DuckDB support multiple mode, you can just run Queries directly on parquet files, you can load the data to memory using temp tables or you can import the data using DuckDB storage format, for performance reason I import the data, DuckDB don’t support compression very well yet, and consider the storage format as a work in progress, Index currently are not compressed and take a lot of space, without index, the size is around 3.6 GB

Parquet : 2.9 GB

DuckDB storage file format : 17 GB

Vertipaq : 3.9 GB

Notice here, DuckDB is reading from disk to run Queries, if does filter pushdown and scan only column used in Queries, Vertipaq has to load the whole database into memory before you can run any Queries, as far as I can tell this is the most important difference between the two systems and has a massive implication, both positive and negative.

Data Model

I am using the same Data Model as the previous blog, it is a nice bad Model for testing 🙂

1- Simple Count Distinct

DuckDB : 4.4 S

Vertipaq : 0 S

For vertipaq it is a metadata Query, the distinct count for a whole column is created when you import the data, DuckDB don’t save that particular statistic.

2- Count Distinct group by low Cardinality

low cardinality simply means column with small number of unique values.

DuckDB : 10.8 S

Vertipaq : 7.1 S

3- Count Distinct group by high Cardinality

now count the distinct values but grouping by a column L_comments which contains 33 Million unique values

DuckDB : 49 S

Vertipaq : 29 S

4 – Sum group by low Cardinality

This one is using the Famous Query 1 of TPCH Benchmark

DuckDB : 0.7 S

Vertipaq : 0.3 S

5 – Sum group by high Cardinality

DuckDB : 2.7 S

Vertipaq : 17 S

6 – Aggregate using complex relationship but group by Low cardinality

The performance of Vertipaq keep surprising me, it is using some kind of index on joins, I don’t know really how it works, but the performance is impressive

DuckDB : 4.9 S

Vertipaq : 0.9 S

7 – Aggregate using complex relationship but group by High cardinality

DuckDB : 8.4 S

Vertipaq : 5.1 S

I was surprised by this results, it seems when you group by high cardinality column it will impact Vetipaq performance.

8 – Aggregate and filter on Text

DuckDB : 3.1 S

Vertipaq : 58 S

The performance seems odd for vertipaq, maybe I am doing something wrong, but it should be straightforward

Edit : Alex was kind enough and provided this excellent explanation.

9- Count Distinct group by high Cardinality base Table 120 Million records

Basically that’s the point of the blog, yes Vertipaq works well because it does fit into my Laptop RAM, let’s try a complex Query using 120 Million ? I start getting memory errors

Actually the whole experience became sluggish, just saving any edits take ages.

Let’s try DuckDB, I will just Query from parquet, I don’t want to ingest 120 million records for one Query

Take Away

here is the summary results

Vertipaq is extremely fast but the performance degrade when dealing with High cardinality columns, filtering using string seems slow though, the Index on join or whatever the engine is doing is genius, the result for the Query 4 and 6 are magic as far as I am concerned.

DuckDB is impressive especially with the fact it is reading from Disk, yes, it is slower than Vertipaq for a small Data size which is expected as generally speaking scanning from RAM will be faster than Disk, but it does scale better.

If your data don’t fit into the RAM, DuckDB seems like an interesting proposition.

PowerBI vs Thoughtspot Semantic Model and Why Pricing is an Engineering Problem.

A couple of days ago, Thoughtspot released a new tier tailored for Small and medium enterprise, see the pricing here, The big surprise, unlimited users is a standard offering even for the entry level tier which cost 95 $/Month, yes there are some limitation, but you can add any number of users !!!!

One may ask, how they can afford it?
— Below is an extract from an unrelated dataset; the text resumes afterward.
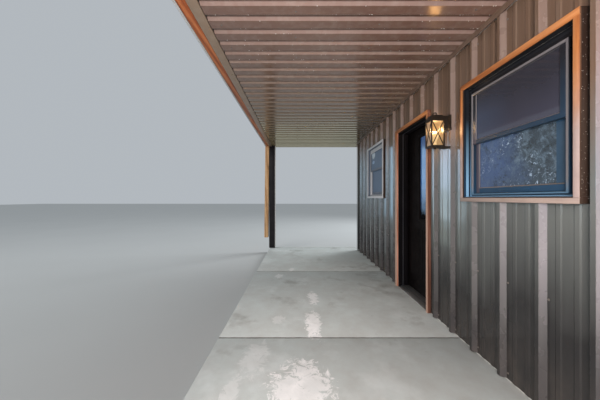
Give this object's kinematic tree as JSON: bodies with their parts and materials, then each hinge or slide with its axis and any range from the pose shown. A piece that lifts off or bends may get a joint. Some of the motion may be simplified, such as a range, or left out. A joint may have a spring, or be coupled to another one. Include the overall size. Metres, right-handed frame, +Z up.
{
  "type": "ribbed metal cabin with porch",
  "caption": "Small cabin clad in ribbed sheet metal, with a full-length covered porch, a glazed black door that opens inwards, sash windows and a wall lantern.",
  "frame": {"origin": "middle of the footprint at ground level, under the middle of the roof", "axes": "+X along the cabin, to the right seen from the porch side; +Y from the porch side towards the rear wall; +Z up"},
  "size_m": [7.036, 4.884, 3.3416],
  "materials": {
    "concrete": "matte",
    "floor_planks": "satin",
    "inner_wall": "matte",
    "ribbed_wall": "gloss",
    "ribbed_soffit": "gloss",
    "black_steel": "satin",
    "black_paint": "satin",
    "stained_timber": "satin",
    "post_timber": "satin",
    "framing_timber": "matte",
    "pale_roof": "satin",
    "pale_trim": "satin",
    "threshold_metal": "brushed",
    "door_black": "gloss",
    "window_glass": "gloss",
    "dark_bronze": "satin",
    "white_paint": "satin",
    "dark_frame": "satin",
    "dark_sash": "satin",
    "lantern_glass": "gloss",
    "lit_bulb": "gloss"
  },
  "bodies": {
    "cabin": {"porch_slab": "concrete", "cabin_slab": "concrete", "floor_finish": "floor_planks", "front_wall_right": "inner_wall", "front_wall_left": "inner_wall", "front_wall_over_door": "inner_wall", "rear_wall": "inner_wall", "left_end_wall": "inner_wall", "right_end_wall": "inner_wall", "ceiling": "inner_wall", "front_cladding": "ribbed_wall", "rear_cladding": "ribbed_wall", "left_end_cladding": "ribbed_wall", "right_end_cladding": "ribbed_wall", "corner_trims": "ribbed_wall", "wall_head_trim": "ribbed_wall", "porch_soffit": "ribbed_soffit", "cabin_soffits": "ribbed_soffit", "soffit_trim": "ribbed_soffit", "porch_beam": "black_steel", "porch_edge_timber": "stained_timber", "rear_fascia": "stained_timber", "porch_posts": "black_paint", "post_boards": "post_timber", "post_edge_strips": "pale_trim", "roof_trusses": "framing_timber", "roof_sheet_front": "pale_roof", "roof_sheet_rear": "pale_roof", "ridge_cap": "pale_roof", "gable_cladding": "ribbed_wall", "roof_edge_trim": "pale_trim", "door_frame": "black_paint", "door_trim": "stained_timber", "door_threshold": "threshold_metal", "window_trim_wood": "stained_timber", "window_boxes": "dark_bronze", "window_trim_white": "white_paint", "window_frames_dark": "dark_frame", "window_frame_white": "white_paint", "window_sashes_dark": "dark_sash", "window_sashes_white": "white_paint", "window_glass": "window_glass", "lantern_frame": "dark_bronze", "lantern_glass": "lantern_glass", "lantern_bulb": "lit_bulb"},
    "door": {"door_leaf": "door_black", "door_glass": "window_glass", "door_handle": "dark_bronze", "door_hinges": "threshold_metal"}
  },
  "joints": [
    {"name": "door_hinge", "type": "hinge", "parent": "cabin", "child": "door", "pos_m": [-0.455, -0.062, 1.163], "axis": [0, 0, 1], "range_deg": [0, 100]}
  ]
}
Thoughtspot is not a charity and they have a margin to maintain !!! and why a bigger player Like Microsoft can’t do that, the hypothesis of this blog is, it is mainly an engineering problem , which bring us to the semantic Model Architecture for Both product.

Let’s build a very simple Semantic Model in PowerBI and Thoughtspot, two fact tables with one common dimension, Both Data is hosted in BigQuery

now let’s have a simple report, in both PowerBI and Thoughtspot

Now let’s check the Queries sent to BigQuery.

PowerBI send three Queries

Thoughtspot Send one Query that return the results exactly as the visual

Why PowerBI needs three SQL Queries ?

That’s the key Question in this Blog, PowerBI was designed to have two tiers, a first tier to scan data either from the internal Database Vertipaq ( or external DB in live more) and the second tier to do ” result merge” and more complex calculation, it is a very clever design decision as it works with less sophisticated DB, after all , all External DB needs to provide is a simple scan and inner & left join, all the complexity is handled by the Formula Engine. ( Tableau has more or less the same architecture)

Thoughtspot made different design decisions, all the calculations are done by the external Database, The “Front End” job is to generate SQL based on the relationship between tables and the definition of measures, this was made possible because Cloud Data warehouse are fast and can do complex calculation. ( I know it is more complex than that like indexing and AI stuff but that the general idea )

My speculation is Thoughtspot Semantic Model require less compute resources, which made unlimited users possible even for the small tier.

I would argue even if thoughtspot decide to add an internal Database later, it will be still cheaper as the Storage/ compute can be shared and it is separated anyway from the Logical Data Model.

To be very Clear, I have no Idea how vendors decide their pricing, but my speculation is architectural design have consequences, and paying per user pricing model is archaic, and hopefully will be history.